Très naturellement j'étais condescendant. J'éprouvais pour lui beaucoup d'amitié, bien que parfois il fût insupportable, néanmoins je conservais bien au fond de moi-même la certitude, que pourtant je n'avais jamais exprimée, qu'un étudiant, donc un homme civilisé du monde occidental, restait supérieur à un Indien.
"- Non, dit-il calmement. Nous ne le sommes pas.
- Et pourquoi ? Il est évident que nous le sommes.
- Non, répliqua-t-il d'une voix douce. Je suis un chasseur et un guerrier ; toi tu es un maquereau."
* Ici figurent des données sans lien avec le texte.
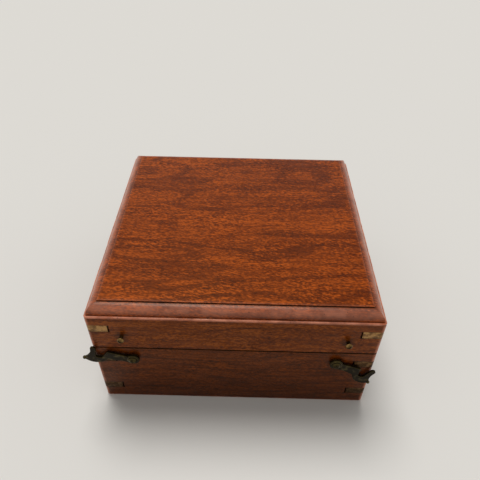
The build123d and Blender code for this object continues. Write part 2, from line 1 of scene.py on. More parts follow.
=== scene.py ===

J'en restais bouche bée. Je n'arrivais pas à croire ce qu'il venait de dire. Je laissai tomber mon carnet de notes et le regardai, abasourdi. Puis, naturellement, la fureur me gagna.
Il me regardait calmement, droit dans les yeux. J'évitais son regard. Alors il se mit à parler. Il prononçait clairement ses mots. Ils jaillissaient lentement mais mortellement. Il dit que je maquereautais pour quelqu'un d'autre, que je ne menais pas mes propres combats mais ceux d'inconnus, que je ne désirais pas apprendre ce qui touche aux plantes, ni chasser, ni n'importe quoi d'autre, et que son monde d'action précises, de sensations, de résolutions, était infiniment plus efficace que la stupide idiotie que je nommais "ma vie".

J'étais interloqué. Il avait parlé sans agressivité et sans mépris, mais avec une telle puissance et un tel calme que je n'étais même plus en colère.

Un long silence suivit. Embarrassé à l'extrême, je ne savais que dire. J'attendais qu'il parle. Les heures passèrent. Graduellement il s'immobilisa jusqu'à ce que son corps acquière une rigidité étrange et presque effrayante. Sa silhouette ne se dégageait plus qu'à peine dans la nuit environnante. Lorsque l'obscurité devint totale on eût dit qu'il s'était fondu dans la noirceur des rochers. Son immobilité était si totale qu'il semblait ne plus exister du tout.

Vers minuit je me rendis compte qu'il pourrait rester et resterait certainement immobile dans ce désert, peut-être pour l'éternité s'il le voulait. Sans aucun doute son monde, un monde d'actions précises, de sensations et de résolutions, se révélait remarquablement supérieur au mien.
Calmement je touchais son bras. Les larmes jaillirent de mes yeux."